Buying a used Vehicle
What kind of car to look for? How to choose the 'right' car? What mileage is OK? What to look for when buying a used car? There are many questions you may have when it comes to buying a car. While the great feel and overall pleasure of driving a brand new car is undeniable it almost always makes more financial sense to buy used. You can get a car that's almost as good as new without suffering the depreciation that batters new car buyers as soon as they drive off the lot. Also bigger bargains are possible for the smart used car shopper. In the following are general steps to follow when searching for your new, 'used' car:
Step 1 - How much to spend?
Decide what you want to spend. It's always a good idea to start any car-buying process with a preliminary budget to help you determine how much money you feel comfortable spending. Make sure you've accounted for insurance and other maintenance costs that you will be responsible for. You want to buy something that you can afford, something that will not put excessive strain on your family budget. If you know your budget ahead of time, you will be able to better focus on what you need and won't be easily distracted by more expensive cars.
Step 2 - Find your car.
Before starting a used car search its best to remain flexible. If you're set on only one model, in a specific colour, with a certain mileage etc. you may find it hard to get the best deal as you will be focusing on too narrow a market. If you're prepared to consider something similar to what you want, you'll find a much wider choice available.
Make a list of all the things you need your vehicle to do (haul kids, go off road, get good mileage, has a high safety rating) and then make a second list of all the things you admire in a vehicle (body style, colours, luxury options). You should end up with a list of qualities from which to eliminate models that won't work for you. When buying a used car, look for a model that has a good reputation for reliability and won't lose its value too quickly. The lower the mileage the better, but don't put too much value on the mileage alone; the mechanical condition of the vehicle is more important.
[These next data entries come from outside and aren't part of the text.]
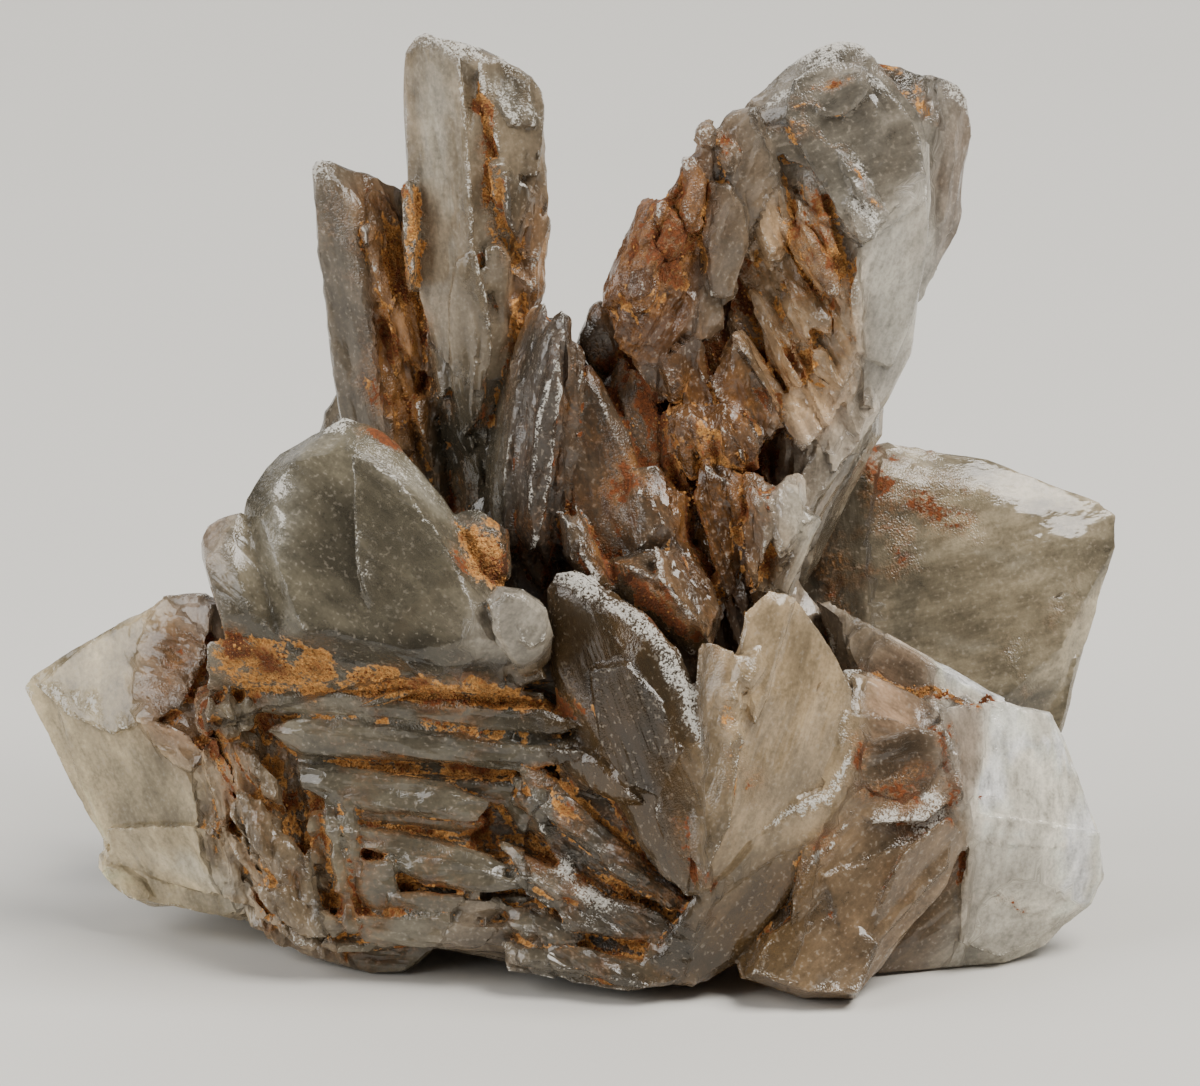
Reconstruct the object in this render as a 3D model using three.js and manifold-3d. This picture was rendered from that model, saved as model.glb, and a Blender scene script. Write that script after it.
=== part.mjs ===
// A cluster of bladed selenite crystals, grown together, in millimetres, +Z up.
//
// Every crystal is the convex solid around a rim (its thin outer edge) and a few
// crest points that stand off the rim's plane, in front and behind. Rims and crest
// points are drawn on one sheet that leans back, X to the right and H up the sheet,
// and each is carried square to the sheet onto its own crystal's plane.
// The crystals are then joined into the one solid that they are.
import * as THREE from "three";
import { ConvexGeometry } from "three/addons/geometries/ConvexGeometry.js";
import { mergeVertices } from "three/addons/utils/BufferGeometryUtils.js";
import Module from "manifold-3d";

const SHEET_LEAN = THREE.MathUtils.degToRad(18); // from upright, top going back
const RIM = 0.8; // thickness of a crystal's outer edge
const REACH = { width: 110, height: 92 }; // how far the cluster reaches, roughly
const SELENITE = { colour: 0xa39c8b, roughness: 0.35 };

const UP = new THREE.Vector3(0, Math.sin(SHEET_LEAN), Math.cos(SHEET_LEAN));
const AWAY = new THREE.Vector3(0, Math.cos(SHEET_LEAN), -Math.sin(SHEET_LEAN));

// A plane through the sheet's point `at`, `y` deep there. `turn` carries its right
// side back and `lean` its top back, in degrees. Gives the points of the plane under
// the sheet's points, `out` in front of it.
function planeOf({ at, y, turn = 0, lean = 0 }) {
  const across = Math.tan(THREE.MathUtils.degToRad(turn));
  const rise = Math.tan(THREE.MathUtils.degToRad(lean));
  const [x0, h0] = at;
  const z0 = (h0 - y * UP.y) / UP.z;
  const front = new THREE.Vector3(across, -1, rise).normalize();
  return (x, h, out = 0) => {
    const short = y + across * (x - x0) + rise * (h * UP.z - z0) - h * UP.y;
    return new THREE.Vector3(x, 0, 0)
      .addScaledVector(UP, h)
      .addScaledVector(AWAY, short / (AWAY.y - rise * AWAY.z))
      .addScaledVector(front, out);
  };
}

// The rim's points drawn in towards their middle, as a flat face `out` from the plane.
function inset(rim, { share, out, shift = [0, 0] }) {
  const middle = [0, 1].map((k) => rim.reduce((sum, p) => sum + p[k], 0) / rim.length);
  const drawnIn = (value, k) => middle[k] + (value - middle[k]) * share + shift[k];
  return rim.map(([x, h]) => [drawnIn(x, 0), drawnIn(h, 1), out]);
}

// One crystal. `front` and `back` are crest points [X, H, distance from the plane],
// or a flat face as { share, out, shift }.
function crystal({ rim, front, back, edge = RIM, at = rim[0], ...tilt }) {
  const point = planeOf({ at, ...tilt });
  const crest = (side) => (Array.isArray(side) ? side : inset(rim, side));
  const corners = rim.flatMap(([x, h]) => [point(x, h, edge / 2), point(x, h, -edge / 2)]);
  corners.push(...crest(front).map(([x, h, out]) => point(x, h, out)));
  corners.push(...crest(back).map(([x, h, out]) => point(x, h, -out)));
  return new ConvexGeometry(corners);
}

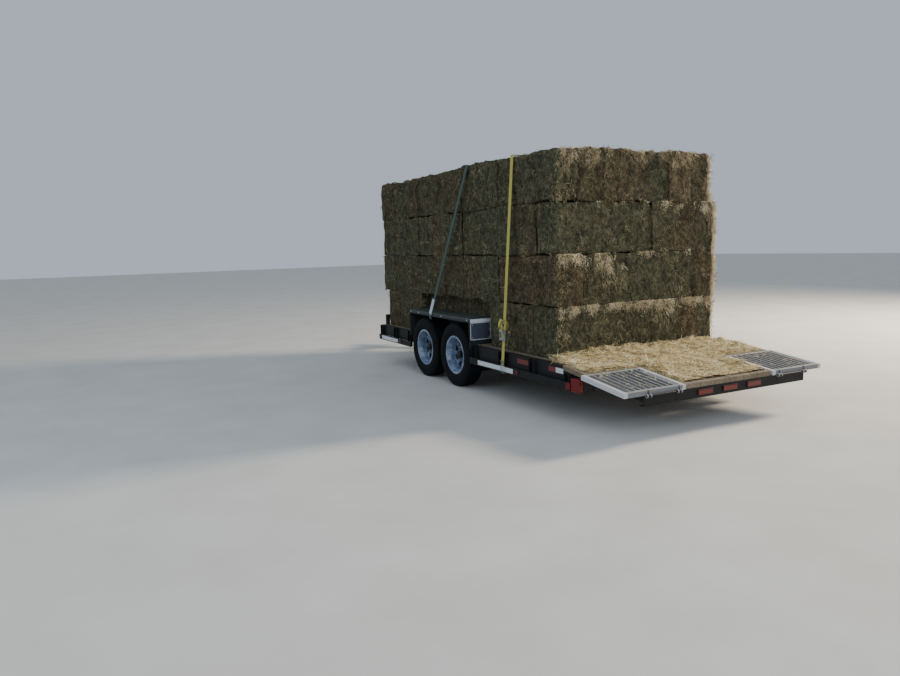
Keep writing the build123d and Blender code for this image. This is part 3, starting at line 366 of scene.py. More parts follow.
finishes = {   # the material's name, its look, and the look's own tones and levels
    "hay": ("baled hay", baledHay),
    "hayStems": ("dry hay stems", hayStem),
    "straw": ("bright straw", cutStraw, "#5f4b2b", "#efd79a", "#fff7d4"),
    "strawMat": ("trodden straw", troddenStraw),
    "paleFringe": ("bleached hay fringe", cutStraw, "#6b5c42", "#b3a07a", "#ecdcb6"),
    "blackPaint": ("black chassis enamel", enamelPaint, "#0b0c0f", "#2f2d29", "#3c352f"),
    "fenderPaint": ("dusty fender enamel", enamelPaint, "#171d22", "#555d58", "#6b665c", 0.45, 0.9),
    # painted light: the ramp's slats are a darker grey for the shade seen through them, its rails a pale grey for
    # their sunlit edge
    "rampPaint": ("worn ramp paint", enamelPaint, "#6f7177", "#aaa69d", "#4d4239", 0.55, 0.6, "#c9cacd"),
    "springPaint": ("spring steel", enamelPaint, "#2b2420", "#5a4636", "#6b4a33", 0.6),
    "castPaint": ("cast hub enamel", enamelPaint, "#131315", "#4d463b", "#5a4636", 0.45),
    "boards": ("weathered pine", weatheredPine),
    "rubber": ("moulded tyre rubber", tyreRubber),
    "enamel": ("white wheel enamel", wheelEnamel),
    "zinc": ("zinc plate", zincPlate, "#6d6f70", "#a3a5a4"),
    "brightZinc": ("fresh zinc plate", zincPlate, "#9aa0a4", "#d6dadb", 0.5),
    "dullZinc": ("weathered zinc plate", zincPlate, "#5b5953", "#8b8880", 0.6),
    "lens": ("red acrylic lens", acrylicLens),
    "tape": ("reflective tape", reflectiveTape),
    "yellow": ("yellow polyester webbing", wovenWebbing, "#c9bd4a", "#7d7430"),
    "green": ("green polyester webbing", wovenWebbing, "#1d4a37", "#10291f"),
    "plate": ("blank plate enamel", enamelPaint, "#353d50", "#7d838f", "#5a5a5a", 0.4),
    # the fender trim's near-white is a painted highlight of a lit edge
    "pale": ("worn edge enamel", enamelPaint, "#e2e9ef", "#c9c6b8", "#5b544c", 0.45),
    "whitePaint": ("white frame enamel", enamelPaint, "#d4dae4", "#8f8b80", "#6b6055", 0.45),
    "plastic": ("black moulded plastic", enamelPaint, "#141518", "#4a463f", "#2a2a2c", 0.5),
}
materials = {key: newMaterial(*finish) for key, finish in finishes.items()}
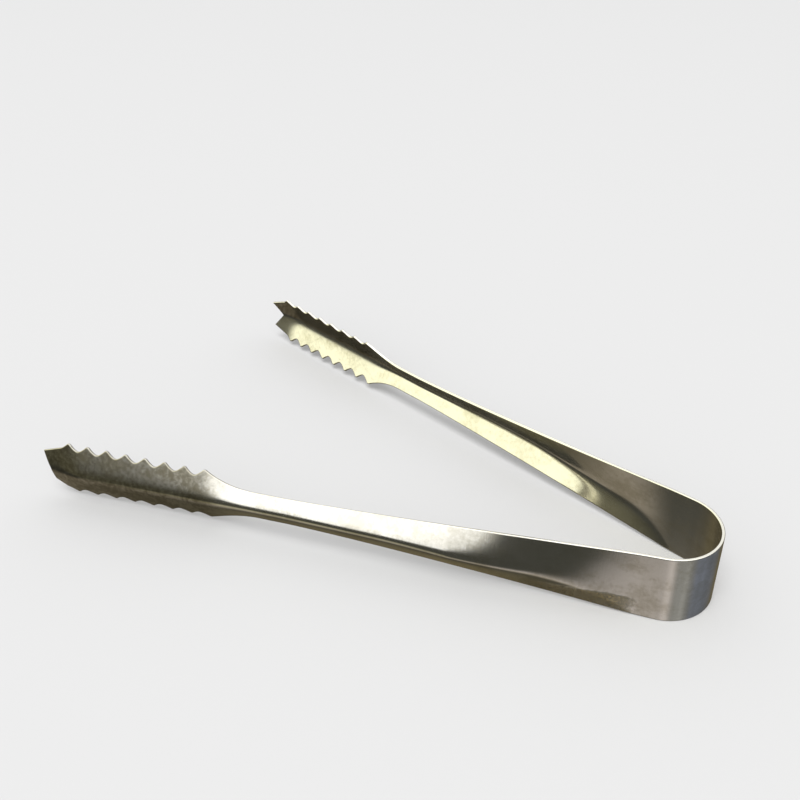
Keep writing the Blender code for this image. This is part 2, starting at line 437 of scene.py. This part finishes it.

Step 3 - Examining the vehicle.
Conduct a thorough walk-around, a physical assessment of the vehicle is absolutely paramount before you even consider purchasing. Take your time with your examination.
Look at the bodylines does the hood, trunk, and doors line up with the rest of the car. Are there signs of repainting, look for over spray, open the trunk, hood and doors. If you see signs of this ask the seller why he had it painted. Was it in an accident? Are all the body parts the same colour? Now look at the undercarriage is it free of rust. Look at the tread wear patterns of the tires, this could show suspension problems. Make sure all power options work, windows, locks, etc. Check air conditioning for proper operation. Make sure heater and defroster works properly. Check the engine oil and engine compartment you are looking for any signs of leaks or improper maintenance. Ask to let your own mechanic look at the vehicle. An honest seller should stand behind his/her car. Ask for a CarProof, so that you have a clear history of the vehicle right in front of you.
Step 4 - Take the car for a test drive.
Now it's time for what could possibly be the most important part of your personal used car inspection - the test drive. Test drives are essential for a variety of reasons but most importantly, they provide you with an immediate analysis of the car's functionality and real world drive-ability. Make sure the car fits you. Set the seat in a comfortable driving position and attach the seat belt. Make sure that you can reach all the controls without straining, that the controls are easy to use, and that the displays are easy to see. Start the engine it should idle smoothly without surging or sputtering. It should accelerate from a standstill without lurching forward or hesitating. When you turn the steering wheel you should feel almost no play in the wheel before the car reacts either right or left. The engine should idle smoothly without clattering or metallic sounds.
With a manual transmission, the clutch should fully engage well before you take your foot all the way off the pedal. If there isn't at least an inch of play at the top of the pedal's travel, the car may soon need a new clutch. With an automatic transmission, don't confuse smoothness with slippage. When you accelerate, there should be no appreciable hesitation between the engine's acceleration and the car's. If there is, it's an almost sure sign of transmission wear - and a costly fix down the road. Test the brakes the car should stop straight and quickly, without pulling to one side and without any vibration. The pedal feel should be smooth and linear, and stopping the car shouldn't take a huge effort. It is recommended to take the seller with you and ask questions when noises pop up. Listen for noises, rattles, or grinding sounds. If you hear rattling in the quarter panels, the car may have been in an accident. If the car fails on any of the above points it is then your call whether you want to walk away or negotiate the price based on the repair estimate. Be sure to ask the Seller or Product Advisor if you have any questions, do not allow anything to linger, there may be a simple explanation or a quick fix.
Step 5 - Discussing the price.
When buying a used car, we all want to pay a fair price; used cars should sell for their market value. The price of a used car is based on its condition, mileage, reliability, performance and popularity; not what the seller or dealer paid for it. Of course, you want a car that is reliable and performs well.
Step 6 - Closing the Deal
Remember before signing anything read the fine print and whatever you don't understand ask someone who is knowledgeable about contracts and legal formalities before signing. Once all of the paperwork is complete, it is finally time to relax and begin enjoying your new purchase: a good used car. Pat yourself on the back for a job well done.